__GOAL__. Begin at the line containing "tray = splice_tray(finishes)" and stop at the line containing "points = [vertex.co"; copy those lines exactly, ends included, and nothing else.

═════ RECORDED INFORMATION ═════

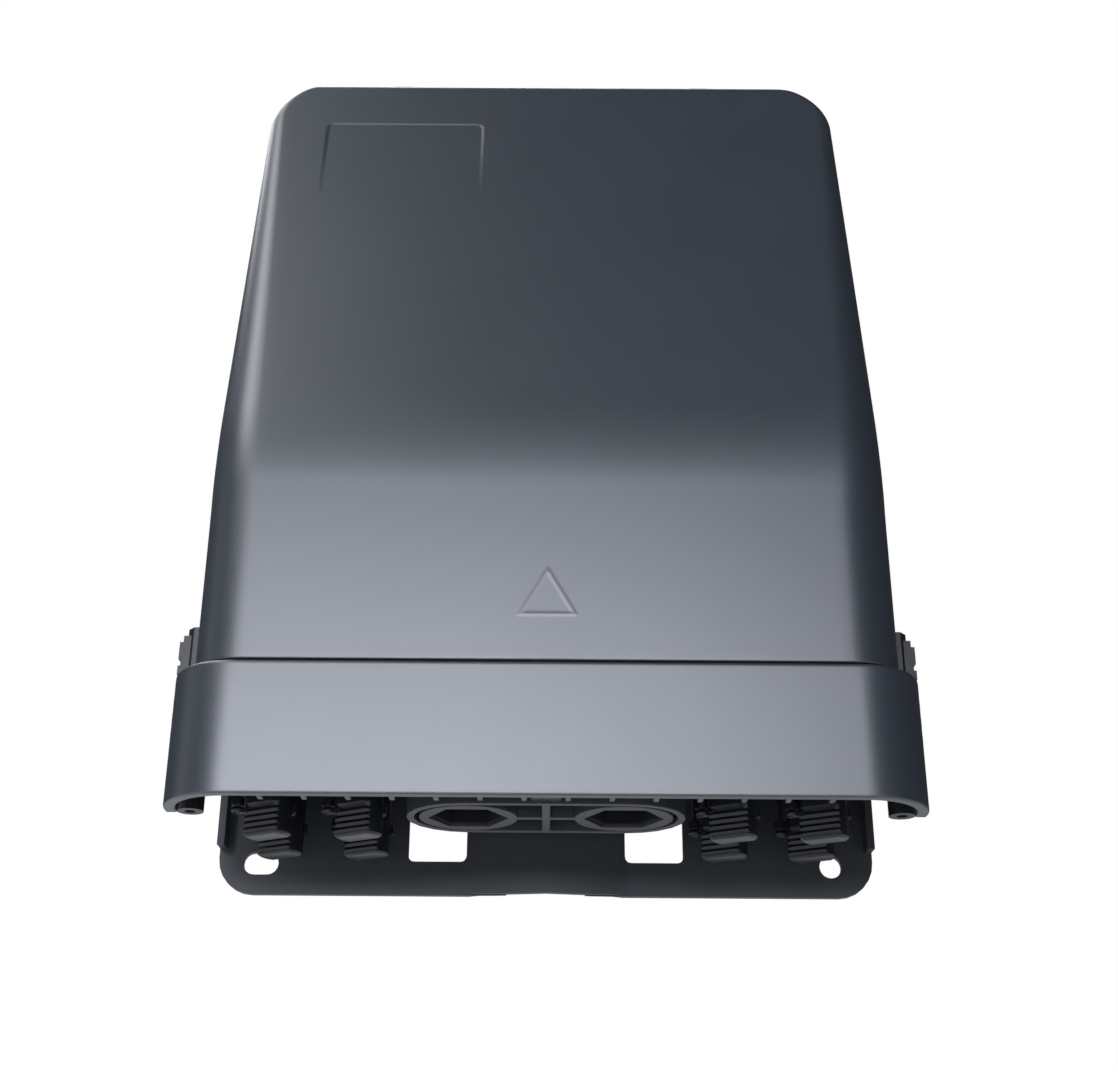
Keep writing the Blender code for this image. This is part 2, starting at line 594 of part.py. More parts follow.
# ---------------------------------------------------------------- fasteners and pins
def pan_screw(name, head_radius, head_height, shank_radius, length, sides=12):
    """A slotted pan-head screw that points up, with the underside of its head at z = 0."""
    profile = [(0, length), (shank_radius, length - 1.0), (shank_radius, 0), (head_radius, 0)]
    profile += [(head_radius, -head_height * 0.6), (head_radius * 0.8, -head_height), (0, -head_height)]
    screw = turned(name, profile, sides)
    half, deep = head_radius + 1, head_height * 0.5
    cut(screw, box("drive_slot", (-0.4, -half, -head_height - 1), (0.4, half, -head_height + deep)))
    return settled(screw)


def skirt_and_gland_screws(finish):
    under_deck = SKIRT_TOP - SKIRT_WALL - GAP
    mesh = pan_screw("skirt_screw", 2.7, 1.9, 1.2, 10.5)
    places = [(x, SKIRT_SCREW_Y, under_deck) for x in (-SKIRT_SCREW_X[1], -SKIRT_SCREW_X[0], *SKIRT_SCREW_X)]
    skirt = copies(mesh, [(f"skirt_screw_{i + 1}", place) for i, place in enumerate(places)], finish)
    mesh = pan_screw("gland_screw", 3.2, 2.2, 1.4, 10.0)
    under_roof = GLAND_TOP - GLAND_ROOF - GAP
    places = [(x, y, under_roof) for x, y in GLAND_SCREWS]
    copies(mesh, [(f"gland_screw_{i + 1}", place) for i, place in enumerate(places)], finish)
    return skirt


def pins(finish):
    for name, side in (("left", -1), ("right", 1)):
        start = LUG_X[0] - 0.6 if side > 0 else -(EAR_X[1] + 1.6)
        keep(rod(f"hinge_pin_{name}", (start, HINGE_Y, HINGE_Z), HINGE_PIN, 15.7, "X", 16), finish)
        foot, length = (side * CLASP_X, CLASP_Y, CLASP_BOTTOM + 2), CLASP_TOP - CLASP_BOTTOM - 4
        keep(rod(f"clasp_pin_{name}", foot, CLASP_PIN, length, sides=14), finish)


# ---------------------------------------------------------------- clasps
def clasp_mesh():
    """The right clasp: a barrel on the pin, an arm forward beside the cover, and a stepped, ribbed grip."""
    barrel = [circle((CLASP_X, CLASP_Y), CLASP_EYE, 20), circle((CLASP_X, CLASP_Y), CLASP_PIN + GAP, 14)]
    clasp = slab("clasp", "XY", barrel, CLASP_BOTTOM, CLASP_TOP)
    arm = [(111.2, -56.5), (114.2, -56.5), (116.4, -54.0), (116.4, -44.0), (114.5, -44.0), (113.5, -47.0)]
    arm += [(111.4, -47.6)]
    add(clasp, slab("arm", "XY", [arm], CLASP_BOTTOM + 4, CLASP_ARM_TOP))
    add(clasp, box("grip_low", (115.0, -55.5, 33.0), (GRIP_OUT[0], -45.0, GRIP_TOP[0])))
    add(clasp, box("grip_high", (117.0, -54.5, 38.0), (GRIP_OUT[1], -46.5, GRIP_TOP[1])))
    for i in range(GRIP_GROOVES):
        z = 41.0 + GRIP_GROOVE_PITCH * i
        groove = (GRIP_OUT[1] - 0.8, -58, z), (GRIP_OUT[1] + 1, -40, z + GRIP_GROOVE_WIDTH)
        cut(clasp, box(f"grip_groove_{i}", *groove))
    for i, (low, high) in enumerate(CLASP_EARS_Z):
        way = high - low + 2 * GAP
        cut(clasp, rod(f"ear_way_{i}", (CLASP_X, CLASP_Y, low - GAP), CLASP_EYE + 0.35, way, sides=24))
    return settled(clasp)


def clasps(finish):
    right = clasp_mesh()
    for name, side, mesh in (("right", 1, right), ("left", -1, mirrored(right, "clasp_left"))):
        piece = keep(bpy.data.objects.new(f"clasp_{name}", mesh), finish)
        hang_on(f"clasp_axis_{name}", (side * CLASP_X, CLASP_Y, CLASP_BOTTOM), [piece])


# ---------------------------------------------------------------- inside
def gasket(finish):
    """A soft frame that lies in the slanted plane just ahead of the tray's rim."""
    loops = [case_outline(TRAY_INSET + 0.3, PORT_WALL_Z[0] + 0.3)]
    loops += [case_outline(TRAY_INSET + TRAY_WALL - 0.3, PORT_WALL_Z[1] - 0.3)]
    frame = slab("gasket", "XZ", loops, -72, -20)
    near, far = -GAP, -1.9
    keep_slab = [(rim_y(z) + near, z) for z in (40, 320)] + [(rim_y(z) + far, z) for z in (320, 40)]
    combine(frame, "INTERSECT", [slab("rim_plane", "YZ", [keep_slab], -120, 120)])
    return keep(frame, finish)


def fibre_parts(finishes):
    floor = -PLATE_THICKNESS - GAP
    module = slab("splitter_module", "XZ", [rounded(-50, 196, 50, 236, 2.5, steps=3)], floor - 13, floor)
    for i in range(5):
        add(module, rod(f"pigtail_boot_{i}", (-36 + 18 * i, floor - 6.5, 188), 2.2, 10, sides=12))
    keep(module, finishes["white"])
    spool_centre = (0, 142)
    drum = [circle(spool_centre, 30, 36), circle(spool_centre, 27.5, 36)]
    spool = slab("fibre_spool", "XZ", drum, floor - 14, floor)
    for i in range(4):
        turn = Matrix.Rotation(math.radians(90 * i), 4, "Y")
        finger = box(f"finger_{i}", (-5, floor - 14, 28), (5, floor - 12, 38))
        finger.data.transform(Matrix.Translation((0, 0, spool_centre[1] * MM)) @ turn)
        add(spool, finger)
    keep(spool, finishes["white"])
    for name, side in (("left", -1), ("right", 1)):
        x = side * GLAND_X
        clamp = box(f"cable_clamp_{name}", (x - 13, -12, 78), (x + 13, floor, 90))
        cut(clamp, rod("cable_way", (x, -17, 77), 7.5, 14, sides=20))
        cut(clamp, rod("screw_way", (x - 10, -13, 84), 1.5, 12, "Y", 12))
        keep(clamp, finishes["housing"])
        screw = pan_screw(f"clamp_screw_{name}", 2.4, 1.8, 1.2, 8.0)
        screw.transform(Matrix.Rotation(-math.pi / 2, 4, "X"))
        copies(screw, [(f"clamp_screw_{name}", (x - 10, -12 - GAP, 84))], finishes["steel"])


def tray_bracket(finish, steel):
    floor = -PLATE_THICKNESS - GAP
    y, z = SPLICE_HINGE_Y, SPLICE_HINGE_Z
    foot = slab("tray_bracket", "XZ", [rounded(-66, z - 9, 66, z + 9, 2, steps=3)], floor - 2.4, floor)
    for side in (-1, 1):
        arm = arc((y, z), 5, 90, 270, 8) + [(floor - 0.5, z - 7), (floor - 0.5, z + 7)]
        low, high = sorted((side * 62, side * 65))
        add(foot, slab(f"arm_{side}", "YZ", [arm, circle((y, z), 1.5 + GAP, 14)], low, high))
    keep(foot, finish)
    keep(rod("tray_hinge_pin", (-67, y, z), 1.5, 134, "X", 14), steel)


def splice_tray(finishes):
    y, z = SPLICE_HINGE_Y, SPLICE_HINGE_Z
    back, front = y + 3.5, y + 3.5 - SPLICE_DEPTH
    outline = rounded(-SPLICE_HALF_WIDTH, SPLICE_BOTTOM, SPLICE_HALF_WIDTH, SPLICE_TOP, 26, 8, 6)
    inner = SPLICE_HALF_WIDTH - SPLICE_FLOOR
    hollow_outline = rounded(-inner, SPLICE_BOTTOM + SPLICE_FLOOR, inner, SPLICE_TOP - SPLICE_FLOOR, 24, 6, 6)
    tray = slab("splice_tray", "XZ", [outline], front, back)
    cut(tray, slab("tray_hollow", "XZ", [hollow_outline], front - 2, back - SPLICE_FLOOR))
    for side in (-1, 1):
        cut(tray, rod(f"fibre_way_{side}", (side * 58, y - 12, SPLICE_BOTTOM + 34), 4, 20, "Y", 16))
    for i, x in enumerate((-52, 0, 52)):
        knuckle = arc((y, z), 3.3, 0, 180, 8) + [(y - 3.3, SPLICE_TOP - 1), (y + 3.3, SPLICE_TOP - 1)]
        add(tray, slab(f"knuckle_{i}", "YZ", [knuckle], x - 7, x + 7))
    cut(tray, rod("hinge_way", (-70, y, z), 1.5 + GAP, 140, "X", 14))
    tray = keep(tray, finishes["grey"])
    lid_outline = rounded(-SPLICE_HALF_WIDTH, SPLICE_BOTTOM, SPLICE_HALF_WIDTH, SPLICE_TOP - 2, 26, 8, 6)
    cover = keep(slab("tray_cover", "XZ", [lid_outline], front - GAP - 1.4, front - GAP), finishes["clear"])
    floor = back - SPLICE_FLOOR
    holder = box("sleeve_holder", (-24, floor - GAP - 5, 208), (24, floor - GAP, 238))
    for i in range(6):
        x = -20 + 8 * i
        cut(holder, box(f"sleeve_way_{i}", (x - 2.0, floor - 10, 200), (x + 2.0, floor - GAP - 1.2, 250)))
    holder = keep(holder, finishes["grey"])
    loop = bpy.data.curves.new("fibre_loop_path", "CURVE")
    loop.dimensions = "3D"
    loop.bevel_depth = 0.9 * MM
    loop.bevel_resolution = 2
    spline = loop.splines.new("POLY")
    path = arc((30, 166), 34, -90, 90, 14) + arc((-30, 166), 34, 90, 270, 14)
    spline.points.add(len(path) - 1)
    for point, (x, up) in zip(spline.points, path):
        point.co = (x * MM, (floor - 2.6) * MM, up * MM, 1)
    spline.use_cyclic_u = True
    fibre = keep_curve("fibre_loop", loop, finishes["fibre"])
    return [tray, cover, holder, fibre]


def keep_curve(name, curve, finish):
    piece = bpy.data.objects.new(name, curve)
    curve.materials.append(finish)
    PARTS.objects.link(piece)
    return piece


# ---------------------------------------------------------------- the whole box
def main():
    finishes = {
        "housing": material("housing_plastic", (0.048, 0.055, 0.066), 0.5),
        "cover": material("cover_plastic", (0.052, 0.059, 0.070), 0.45),
        "cap": material("cap_plastic", (0.012, 0.013, 0.015), 0.4),
        "rubber": material("seal_rubber", (0.012, 0.012, 0.013), 0.85),
        "steel": material("stainless_steel", (0.55, 0.56, 0.58), 0.3, 1.0),
        "white": material("white_plastic", (0.75, 0.76, 0.76), 0.45),
        "grey": material("tray_plastic", (0.30, 0.32, 0.34), 0.5),
        "clear": material("clear_plastic", (0.80, 0.86, 0.90), 0.15, alpha=0.35),
        "fibre": material("fibre_sheath", (0.85, 0.62, 0.08), 0.4),
    }
    base_housing(finishes["housing"])
    gland_block(finishes["housing"])
    port_seals(finishes["rubber"])
    drop_adapters(finishes["housing"])
    gasket(finishes["rubber"])
    fibre_parts(finishes)
    tray_bracket(finishes["steel"], finishes["steel"])
    pins(finishes["steel"])
    skirt_screws = skirt_and_gland_screws(finishes["steel"])
    cover = [cover_lid(finishes["cover"]), cover_skirt(finishes["cover"]), *skirt_screws]
    hang_on("cover_hinge_axis", (0, HINGE_Y, HINGE_Z), cover)
    clasps(finishes["cap"])
    dust_caps(finishes["cap"])
    cap_tethers(finishes["cap"])
    tray = splice_tray(finishes)
    hang_on("splice_hinge_axis", (0, SPLICE_HINGE_Y, SPLICE_HINGE_Z), tray)


main()
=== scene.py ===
"""The looks of a wall-hung fibre termination box: moulded charcoal shells with soft edges, ribbed bayonet
caps, steel pins and screws, and the splice tray with its fibres inside.

Lengths are in millimetres, and MM turns them into metres. X runs to the right, +Y into the wall and Z up."""

import json
import math

import bmesh
import bpy
from mathutils import Matrix, Vector


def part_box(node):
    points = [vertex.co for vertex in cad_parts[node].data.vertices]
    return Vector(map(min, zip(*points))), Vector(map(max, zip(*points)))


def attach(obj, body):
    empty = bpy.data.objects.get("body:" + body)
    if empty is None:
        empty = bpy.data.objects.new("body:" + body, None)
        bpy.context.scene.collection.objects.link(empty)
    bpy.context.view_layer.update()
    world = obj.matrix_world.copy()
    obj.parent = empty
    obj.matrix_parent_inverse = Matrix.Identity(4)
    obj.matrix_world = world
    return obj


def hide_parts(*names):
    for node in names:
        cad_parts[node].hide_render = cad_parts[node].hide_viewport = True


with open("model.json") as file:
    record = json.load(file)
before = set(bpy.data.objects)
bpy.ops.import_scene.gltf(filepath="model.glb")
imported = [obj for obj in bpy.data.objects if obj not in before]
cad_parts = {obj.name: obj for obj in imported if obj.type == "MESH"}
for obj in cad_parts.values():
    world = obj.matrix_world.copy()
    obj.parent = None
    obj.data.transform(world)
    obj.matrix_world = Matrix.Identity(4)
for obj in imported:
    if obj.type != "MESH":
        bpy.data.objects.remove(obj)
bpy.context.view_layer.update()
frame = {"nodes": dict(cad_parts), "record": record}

MM = 0.001
NODES = frame["nodes"]
RECORD = frame["record"]
BODY_OF = {node: body for body, nodes in RECORD["behaviour"]["bodies"].items() for node in nodes}
SLOT_OF = {part["node"]: part["material_slot"] for part in RECORD["subparts"]}
JOINTS = {joint["name"]: joint for joint in RECORD["behaviour"]["joints"]}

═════

__FINISHED EXERCISE__.
    tray = splice_tray(finishes)
    hang_on("splice_hinge_axis", (0, SPLICE_HINGE_Y, SPLICE_HINGE_Z), tray)


main()
=== scene.py ===
"""The looks of a wall-hung fibre termination box: moulded charcoal shells with soft edges, ribbed bayonet
caps, steel pins and screws, and the splice tray with its fibres inside.

Lengths are in millimetres, and MM turns them into metres. X runs to the right, +Y into the wall and Z up."""

import json
import math

import bmesh
import bpy
from mathutils import Matrix, Vector


def part_box(node):
    points = [vertex.co for vertex in cad_parts[node].data.vertices]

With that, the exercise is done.